The SBA secondary market program is a well-established mechanism for incentivizing this sort of lending. Florida has already demonstrated how similar secondary market incentives can work for economic development purposes. In April 2023, the Federation of American Scientists recommended a similar strategy for various social impact investments in an article, “Increasing Access to Capital by Expanding SBA’s Secondary Market Capacity.”

The advantages of using an existing network and delivery system are obvious. Critically, the strategy:

  • Is capable of producing quick and dramatic results
  • Eliminates the need of reinventing what already exists
  • Augments and works with an existing active M&A marketplace to find more deals
  • Aligns with the current investment policies of foundations and other social impact investors that routinely invest in other types of government bonds

Ramping Up the Employee Ownership Game

Employee ownership advocates face major constraints. Private equity is ready and waiting to grab any business it sees that could turn a profit.
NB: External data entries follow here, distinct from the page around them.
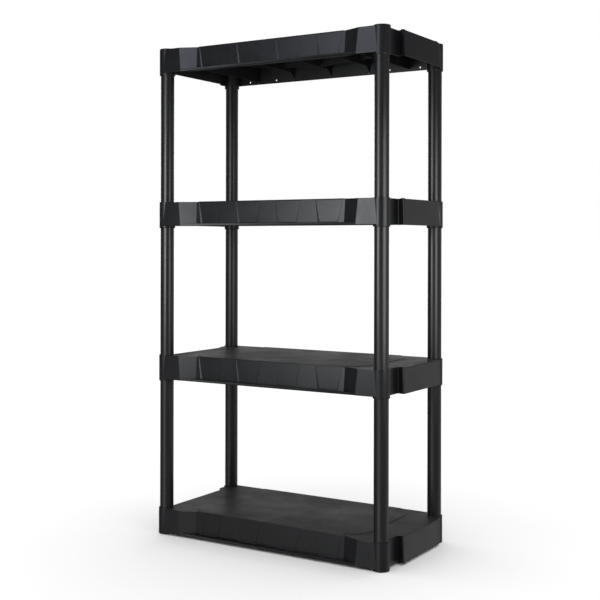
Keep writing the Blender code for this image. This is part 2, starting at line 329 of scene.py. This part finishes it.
def raised_outline():
    """The raised middle of the deck, anticlockwise from the right end of its front edge."""
    reach = RAISED_X - RAISED_NECK
    quarter = [
        (math.sin(math.radians(a)), math.cos(math.radians(a))) for a in range(0, 91, 9)
    ]
    right = [(RAISED_NECK, RAISED_GAP - FRONT_RECESS)]
    right += [
        (RAISED_NECK + reach * s, CORNER_Y - RAISED_FRONT - CORNER_Y * c) for s, c in quarter
    ]
    right += [
        (RAISED_NECK + reach * s, RAISED_REAR - CORNER_Y + CORNER_Y * c)
        for s, c in quarter[::-1]
    ]
    right += [(RAISED_NECK, REAR - RAISED_GAP)]
    return right + [(-x, y) for x, y in right[::-1]]


def at(points, z):
    return [(x, y, z) for x, y in points]


def raised_sections():
    """The raised middle, with an edge that is one quarter round."""
    middle = raised_outline()
    sections = [at(middle, DECK_TOP - DECK_T / 2), at(middle, DECK_TOP)]
    for out, up in arc(RAISE, 3)[1:]:
        sections.append(at(inset(middle, out), DECK_TOP + up))
    return sections


def rim_sections():
    """The ledge that closes the recess at the bottom, flush with the shoulders."""
    bite = WALL / 2
    face, wide = FRONT_SHOULDER + DRAFT - RIM_BEHIND, SHOULDER_X - RIM_SHORT
    end, end_x = FRONT_SHOULDER - RIM_END_Y, SHOULDER_X - RIM_END_X
    back, back_x = FRONT_RECESS + RECESS_FLARE * DRAFT - bite, RECESS_X - bite
    low, high = APRON_BOTTOM + RIM_LOW_R, APRON_BOTTOM + RIM_H - RIM_HIGH_R
    levels = [(low - up, out) for out, up in arc(RIM_LOW_R, 4, 90.0, 0.0)]
    levels += [(high + up, out) for out, up in arc(RIM_HIGH_R, 3)]
    return [
        [(-wide, out - face, z), (wide, out - face, z), (end_x, -end, z),
         (back_x, -back, z), (-back_x, -back, z), (-end_x, -end, z)]
        for z, out in levels
    ]


def slab_x(x, profile):
    """A rib across the tray at x, from its (y, z) points."""
    return [[(x + side * RIB_T / 2, y, z) for y, z in profile] for side in (-1, 1)]


def slab_y(y, profile):
    """A rib along the tray at y, from its (x, z) points."""
    return [[(x, y + side * RIB_T / 2, z) for x, z in profile] for side in (-1, 1)]


def skirt_y(outer, z, steep=1.0):
    """Where the front or rear skirt's face is at this height."""
    return outer + steep * flare_at(z)


def cross_rib_profile(x):
    """(y, z) points of the rib at x, ending inside the front and rear skirts.

    The outer two ribs are deep and straight. The middle three rise in an arch.
    """
    top, bite = DECK_TOP - DECK_T / 2, WALL / 2
    if abs(x) > 1.5 * RIB_PITCH:
        slope = (FRONT_SHOULDER - FRONT_RECESS) / (SHOULDER_X - RECESS_X)
        front = FRONT_RECESS + (abs(x) - RECESS_X) * slope
        return [
            (bite - front, top), (bite - front - DRAFT, DEEP_RIB_Z),
            (skirt_y(REAR, DEEP_RIB_Z) - bite, DEEP_RIB_Z), (REAR - bite, top),
        ]
    front = skirt_y(FRONT_RECESS, ARCH_FOOT, RECESS_FLARE) - bite
    rear = skirt_y(REAR, ARCH_FOOT) - bite
    rise = ARCH_RIB_Z - ARCH_FOOT
    curve = [
        (math.cos(math.radians(a)), math.sin(math.radians(a))) for a in range(0, 91, 6)
    ]
    toe = WALL + ARCH_TOE + ARCH_RUN
    points = [(bite - FRONT_RECESS, top), (-front, ARCH_FOOT)]
    points += [(toe - front - ARCH_RUN * c, ARCH_FOOT + rise * s) for c, s in curve]
    points += [(rear - toe + ARCH_RUN * c, ARCH_FOOT + rise * s) for c, s in curve[::-1]]
    points += [(rear, ARCH_FOOT), (REAR - bite, top)]
    return points


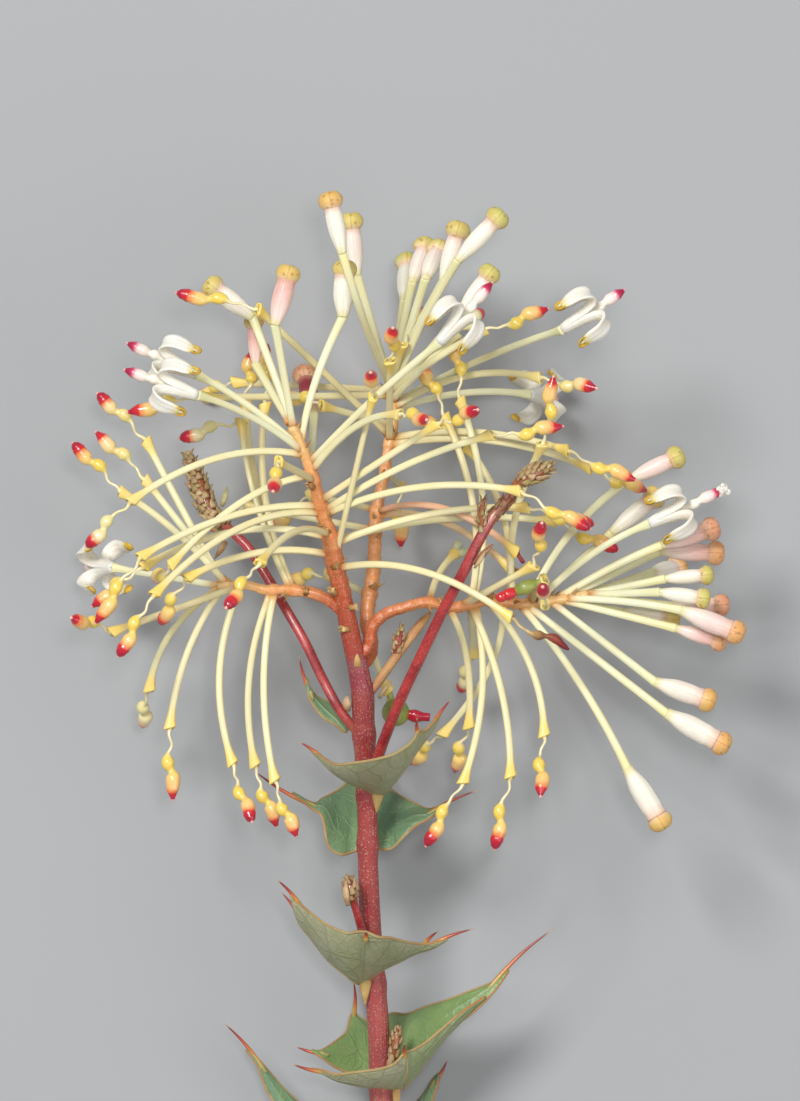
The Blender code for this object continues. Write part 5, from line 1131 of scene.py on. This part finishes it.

Being quick and nimble is essential: employee ownership advocates must craft solutions that build field infrastructure and tweak existing tools, policies, and processes. What is being proposed here—using the SBA secondary loan market—has been done in areas as diverse as carbon reduction tax credits, solar energy, and bottle recycling.

Increasing employee ownership is a worthy goal. At scale, it could dramatically impact economic and racial wealth equity, and diversify ownership across the economy. The federal small business support system is large, but to date, it has not been used to support conversion to employee ownership. A modest intervention by philanthropy could change this—accelerating the growth of employee ownership nationwide.